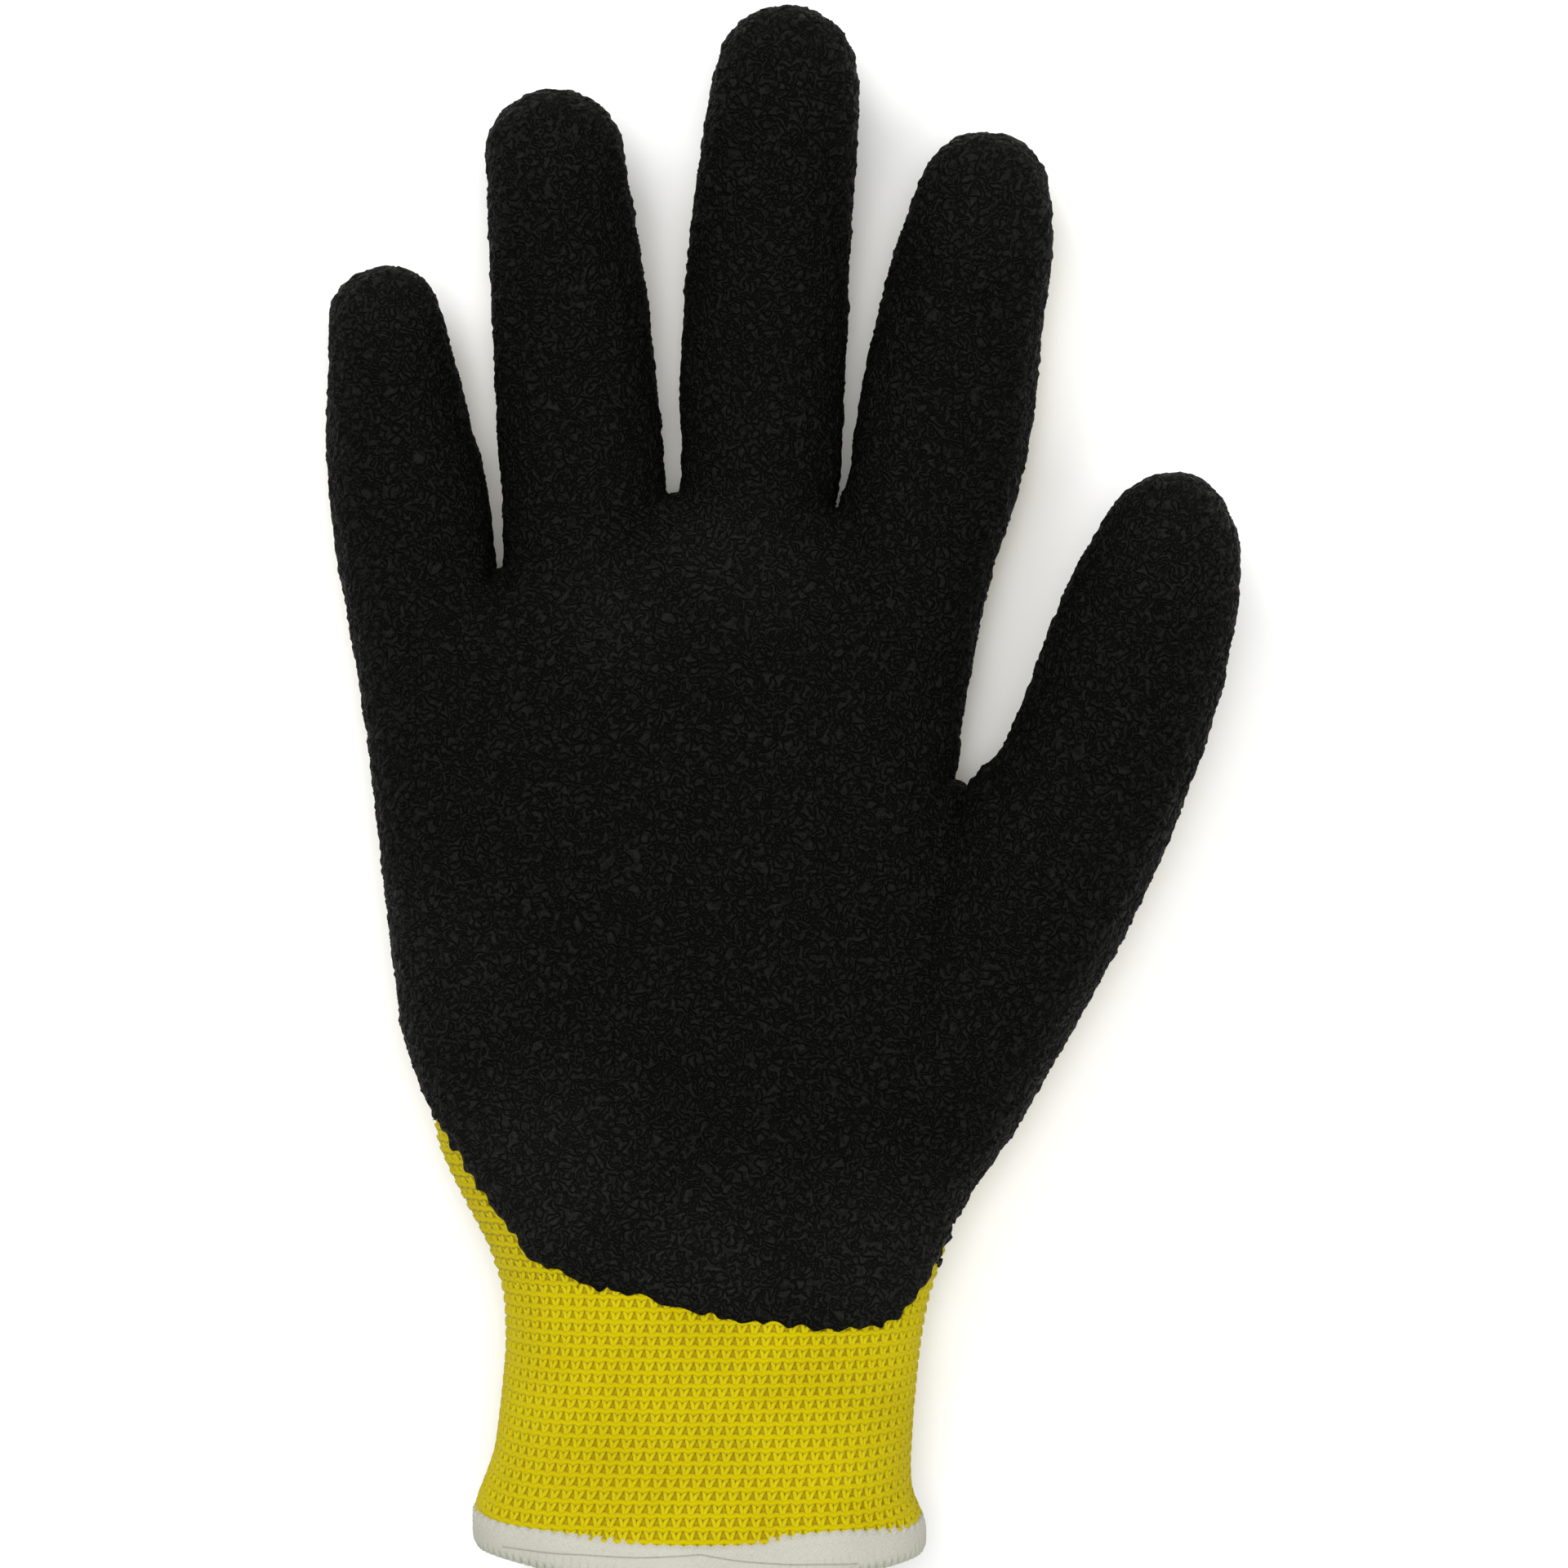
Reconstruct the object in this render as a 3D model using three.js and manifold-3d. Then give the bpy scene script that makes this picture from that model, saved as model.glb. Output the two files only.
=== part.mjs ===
/**
 * Coated knit work glove for the right hand, lying palm up.
 *
 * Millimetres, +Z up, +Y towards the fingertips and +X towards the thumb. The origin is on the surface that
 * the glove lies on, under the middle of the glove.
 *
 * Three pieces: a hollow knitted liner, the crinkled latex coating over its palm side and fingertips, and the
 * binding that wraps the raw edge of the cuff.
 */
import * as THREE from "three";
import { mergeVertices } from "three/addons/utils/BufferGeometryUtils.js";
import Module from "manifold-3d";

const wasm = await Module();
wasm.setup();

const UP = new THREE.Vector3(0, 0, 1);

// Vertices nearer than this are one vertex
const MERGE_DISTANCE = 1e-4;

// Thicknesses and clearances
const WALL = 1.8; // padded winter knit
const COATING = 0.9; // latex, over the knit
const GAP = 0.3; // clearance between pieces that touch on the real glove
const BINDING = 0.8; // binding yarn on each side of the cuff's edge

// Cuff and binding, along Y
const CUFF_END = -121.0;
const BINDING_LENGTH = 6.0;
const LINER_END = CUFF_END + BINDING + GAP;

// How round the sections are: 2 is an ellipse, and more is flatter
const BODY_SQUARENESS = 2.45;
const DIGIT_SQUARENESS = 2.1;
const BODY_SIDES = 30;
const DIGIT_SIDES = 14;

// How far the underside is pressed flat where the glove lies on its back
const FLATTENING = 1.5;

/**
 * Cuff, wrist and palm, from the cuff's edge to the webs between the fingers, as the liner's outer surface.
 * left, right: edges seen from above; top: palm side; rest: height of the flattened underside;
 * hollow: depth of the palm's hollow; sag: how far the palm side of the section leans towards the cuff.
 */
const BODY_ROWS = [
  { y: CUFF_END, left: -47.2, right: 20.6, top: 37.0, rest: 1.1, hollow: 0.0, sag: 4.2 },
  { y: -118.4, left: -47.9, right: 21.0, top: 37.0, rest: 1.1, hollow: 0.0, sag: 4.0 },
  { y: CUFF_END + BINDING_LENGTH, left: -48.2, right: 20.5, top: 36.8, rest: 1.1, hollow: 0.0, sag: 3.7 },
  { y: -109.2, left: -46.8, right: 19.8, top: 36.2, rest: 0.8, hollow: 0.0, sag: 3.0 },
  { y: -98.8, left: -45.1, right: 20.4, top: 35.6, rest: 0.6, hollow: 0.0, sag: 2.0 },
  { y: -88.4, left: -44.2, right: 21.5, top: 35.0, rest: 0.4, hollow: 0.0, sag: 1.1 },
  { y: -80.5, left: -44.6, right: 22.6, top: 34.6, rest: 0.2, hollow: 0.2, sag: 0.5 },
  { y: -72.8, left: -47.3, right: 25.8, top: 34.2, rest: 0.0, hollow: 0.6, sag: 0.2 },
  { y: -65.0, left: -51.3, right: 29.0, top: 34.0, rest: 0.0, hollow: 1.2, sag: 0.0 },
  { y: -57.2, left: -54.9, right: 33.6, top: 33.8, rest: 0.0, hollow: 2.0, sag: 0.0 },
  { y: -46.8, left: -57.4, right: 37.0, top: 33.4, rest: 0.0, hollow: 3.0, sag: 0.0 },
  { y: -34.0, left: -60.2, right: 36.5, top: 32.4, rest: 0.0, hollow: 3.8, sag: 0.0 },
  { y: -20.0, left: -62.0, right: 32.5, top: 31.0, rest: 0.0, hollow: 4.0, sag: 0.0 },
  { y: -5.0, left: -63.6, right: 28.4, top: 29.6, rest: 0.0, hollow: 3.4, sag: 0.0 },
  { y: 8.0, left: -65.2, right: 26.9, top: 28.4, rest: 0.0, hollow: 2.2, sag: 0.0 },
  { y: 19.0, left: -66.9, right: 28.6, top: 27.2, rest: 0.0, hollow: 1.0, sag: 0.0 },
  { y: 27.0, left: -64.5, right: 30.2, top: 25.6, rest: 0.2, hollow: 0.2, sag: 0.0 },
  { y: 33.0, left: -53.0, right: 31.2, top: 23.4, rest: 0.8, hollow: 0.0, sag: 0.0 },
  { y: 40.0, left: -40.0, right: 29.5, top: 19.8, rest: 3.4, hollow: 0.0, sag: 0.0 },
  { y: 44.6, left: -34.0, right: 25.0, top: 15.8, rest: 8.2, hollow: 0.0, sag: 0.0 },
];

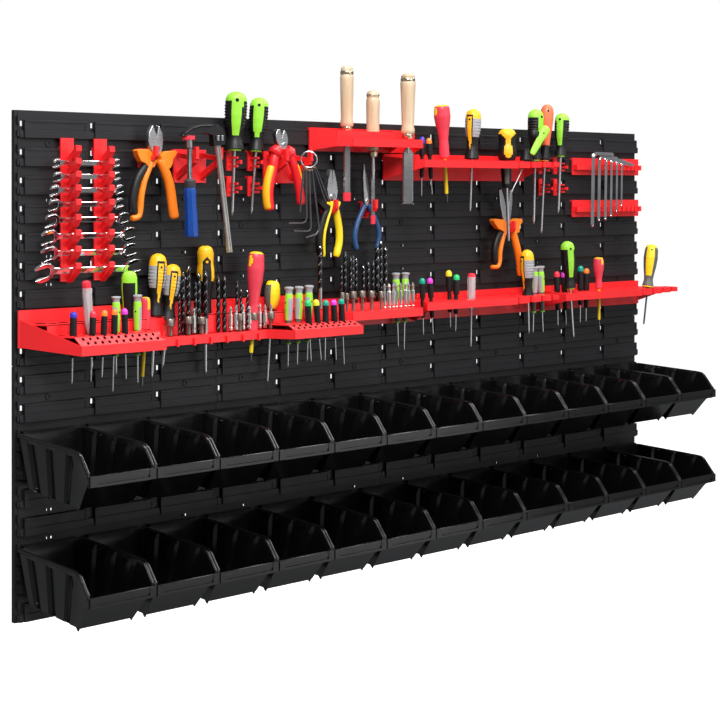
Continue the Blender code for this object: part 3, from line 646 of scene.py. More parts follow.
# ---------------------------------------------------------------- tool makers
class Hand(Shape):
    """A tool made along one straight line, described by heights on it."""

    def __init__(self, name, y, x0, z0, x1, z1):
        super().__init__(name)
        self.a, self.b, self.z0 = Vector((x0, y, z0)), Vector((x1, y, z1)), z0
        self.k = (self.b - self.a).length / (z0 - z1)

    def turn(self, profile, mat, face_mat=None, **kw):
        fm = None
        if face_mat:
            fm = lambda t0, t1, th: face_mat(self.z0 - (t0 + t1) / 2 / self.k, th if th <= math.pi else th - 2 * math.pi)
        self.grip(self.a, self.b, [((self.z0 - z) * self.k, r) for z, r in profile], mat, face_mat=fm, **kw)

    def dot(self, z, theta, radius, size, mat, deep=1.0):
        """A small round button on the surface, radius out from the line."""
        w = (self.b - self.a).normalized()
        face = Vector((math.cos(FACE), math.sin(FACE), 0))
        u = (face - w * face.dot(w)).normalized()
        v = w.cross(u)
        d = u * math.cos(theta) + v * math.sin(theta)
        p = self.a + w * ((self.z0 - z) * self.k)
        self.tube([p + d * (radius - deep), p + d * (radius + 0.3)], size, mat, 12)

    def shaft(self, z0, z1, r, mat="steel", end="cross", sides=12):
        if end == "cross":
            prof = [(z0, r), (z1 + 5.5 * r / 2, r), (z1 + 1.6 * r, r * 0.75), (z1, r * 0.25)]
        elif end == "ball":
            prof = [(z0, r), (z1 + 3.2 * r, r), (z1 + 2.4 * r, r * 0.65), (z1 + 1.6 * r, r * 1.05), (z1 + 0.6 * r, r * 0.9), (z1, r * 0.4)]
        else:
            prof = [(z0, r), (z1 + 3 * r, r), (z1, r * 0.72)]
        self.turn(prof, mat, sides=sides)


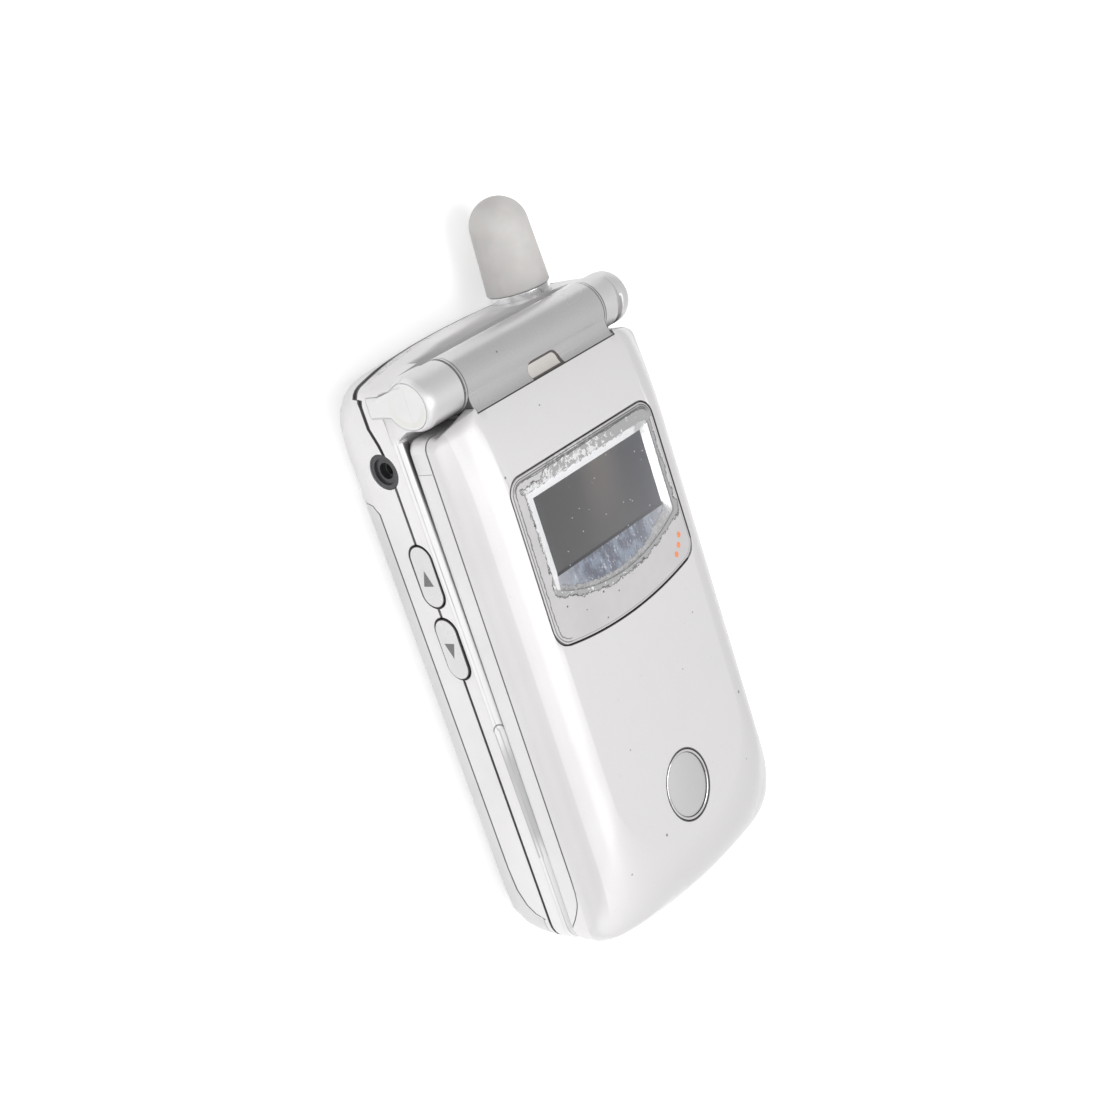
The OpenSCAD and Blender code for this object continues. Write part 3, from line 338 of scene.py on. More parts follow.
@dataclass(frozen=True)
class SideKeys:
    """Places of the slots that the volume keys and the right-hand key stand in."""

    centres: tuple[float, ...] = (52.0, 63.4)
    right: float = 57.7
    height: float = 10.5
    length: float = 9.5
    width: float = 4.1
    reach: float = 0.26

    @property
    def half(self) -> float:
        """Half the length between the slot's round ends."""
        return (self.length - self.width) / 2

    def flat(self, centre: float, grow: float) -> list[Pair]:
        """A slot's outline as (y, z) points, grown all round."""
        r = self.width / 2 + grow
        return (arc(centre + self.half, self.height, r, -90, 90, 16)
                + arc(centre - self.half, self.height, r, 90, 270, 16))

    def mask(self, g: Graph) -> Socket:
        """1 in the gaps round the keys, where shade is painted."""
        total: object = 0.0
        for centre in self.centres:
            off = g.stadium(centre, self.height, self.half, self.width / 2 + 0.1)
            total = g.most(total, g.line(off, self.reach - 0.06))
        left = g.step(g.x, -20.0, -19.0, 1.0, 0.0)
        off = g.stadium(self.right, self.height, self.half, self.width / 2 + 0.1)
        right = g.times(g.step(g.x, 19.0, 20.0), g.line(off, self.reach - 0.06))
        return g.most(g.times(total, left), right)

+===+

Goal of the exercise
In the listing above, locate the line containing "Continue the Blender" and the line containing "self.turn(prof, mat, sides=sides)". Extract those two lines and every line between them, exactly as written, and only those.

Response below
Continue the Blender code for this object: part 3, from line 646 of scene.py. More parts follow.
# ---------------------------------------------------------------- tool makers
class Hand(Shape):
    """A tool made along one straight line, described by heights on it."""

    def __init__(self, name, y, x0, z0, x1, z1):
        super().__init__(name)
        self.a, self.b, self.z0 = Vector((x0, y, z0)), Vector((x1, y, z1)), z0
        self.k = (self.b - self.a).length / (z0 - z1)

    def turn(self, profile, mat, face_mat=None, **kw):
        fm = None
        if face_mat:
            fm = lambda t0, t1, th: face_mat(self.z0 - (t0 + t1) / 2 / self.k, th if th <= math.pi else th - 2 * math.pi)
        self.grip(self.a, self.b, [((self.z0 - z) * self.k, r) for z, r in profile], mat, face_mat=fm, **kw)

    def dot(self, z, theta, radius, size, mat, deep=1.0):
        """A small round button on the surface, radius out from the line."""
        w = (self.b - self.a).normalized()
        face = Vector((math.cos(FACE), math.sin(FACE), 0))
        u = (face - w * face.dot(w)).normalized()
        v = w.cross(u)
        d = u * math.cos(theta) + v * math.sin(theta)
        p = self.a + w * ((self.z0 - z) * self.k)
        self.tube([p + d * (radius - deep), p + d * (radius + 0.3)], size, mat, 12)

    def shaft(self, z0, z1, r, mat="steel", end="cross", sides=12):
        if end == "cross":
            prof = [(z0, r), (z1 + 5.5 * r / 2, r), (z1 + 1.6 * r, r * 0.75), (z1, r * 0.25)]
        elif end == "ball":
            prof = [(z0, r), (z1 + 3.2 * r, r), (z1 + 2.4 * r, r * 0.65), (z1 + 1.6 * r, r * 1.05), (z1 + 0.6 * r, r * 0.9), (z1, r * 0.4)]
        else:
            prof = [(z0, r), (z1 + 3 * r, r), (z1, r * 0.72)]
        self.turn(prof, mat, sides=sides)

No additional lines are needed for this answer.